Dans ce projet entamé il y a plus de quatre ans, le dispositif photographique représente une part importante de l’expérience. Pour ce faire, l’artiste s’est inspirée des caméras de chasse censées surveiller le gibier dans un environnement naturel.

Après l’obtention de résultats concluants, elle a opté pour un équipement comprenant trois appareils photo, dont un fournissant des images haute définition et deux caméras de chasse. Installés sur une structure surplombant le lit des participants, l’un est programmé pour des déclenchements réguliers, tandis que les autres possèdent un détecteur de mouvement. Favorisant ainsi « l’invisibilité de l’appareil », la photographe revient au petit matin pour collecter les photos et les « images animées » enregistrées pendant la nuit, afin de procéder à une analyse des données.

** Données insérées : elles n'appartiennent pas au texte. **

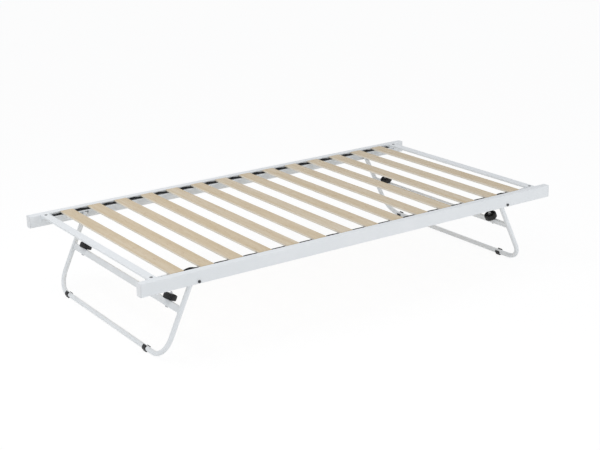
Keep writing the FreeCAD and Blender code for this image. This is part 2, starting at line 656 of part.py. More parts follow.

Curieuse, sans être voyeuse, intime plus qu’opportuniste, la démarche de Caroline Hayeur s’inscrit dans un art documentaire dont la nature collaborative vise ici à sonder différents « types » de dormeurs.

Le retrait volontaire de la photographe dans un processus « en temps réel » de la prise de vue remet en question les nouvelles stratégies documentaires devenues protéiformes et propose une réévaluation de notre rapport à la présence (ou non-présence) du photographe. Entre régime artistique et documentation, Radioscopie du dormeur navigue à même ces frontières confuses où désormais le fond et la forme se confondent et se complètent.

Caroline HAYEUR

Résolument optimiste, marquée par une expérience de terrain depuis le début des années 90, Caroline Hayeur explore les questions du corps social : convivialité, partage et différences. Sa quête est celle des lieux et des formes de socialisation – amicale, filiale, communautés plurielles – dans la lignée du documentaire et du portrait humaniste.

Elle soude certaines relations en provoquant ou en mettant en relief des situations de proximité. Le mouvement, la danse, le geste font partie de ses thématiques récurrentes pour tenter de saisir l’essence des rapports humains. (Rituel Festif, Amalgat, Humanitas)

La photographe a développé la capacité d’approcher des inconnu.e.s dans leur environnement intime et de les mettre en confiance dans un vrai dialogue. Elle agit telle une anthropologue visuelle et sa démarche peut être qualifiée d’ethnologie du quotidien.
(Adoland, Radioscopie du dormeur)

Depuis 2003, l’artiste ajoute à sa pratique les arts médiatiques et la vidéo lui permettant d’approfondir ses recherches, et de les élargir à l’image animée et la dimension sonore. Son approche formelle consiste à donner du mouvement à des photographies pour élaborer des histoires abstraites.

Elle explore aussi la déconstruction du temps au moment de la prise de vue via la technique « stop motion ».

En vidéo, elle privilégie les « tableaux vivants », laissant les personnages se mouvoir dans un cadre fixe. (Mapping Territories, Dans la forêt, Abrazo)

Curieuse, mais jamais voyeuse, intimiste plutôt qu’opportuniste, la démarche de Caroline Hayeur s’inscrit dans un art documentaire de nature collaborative.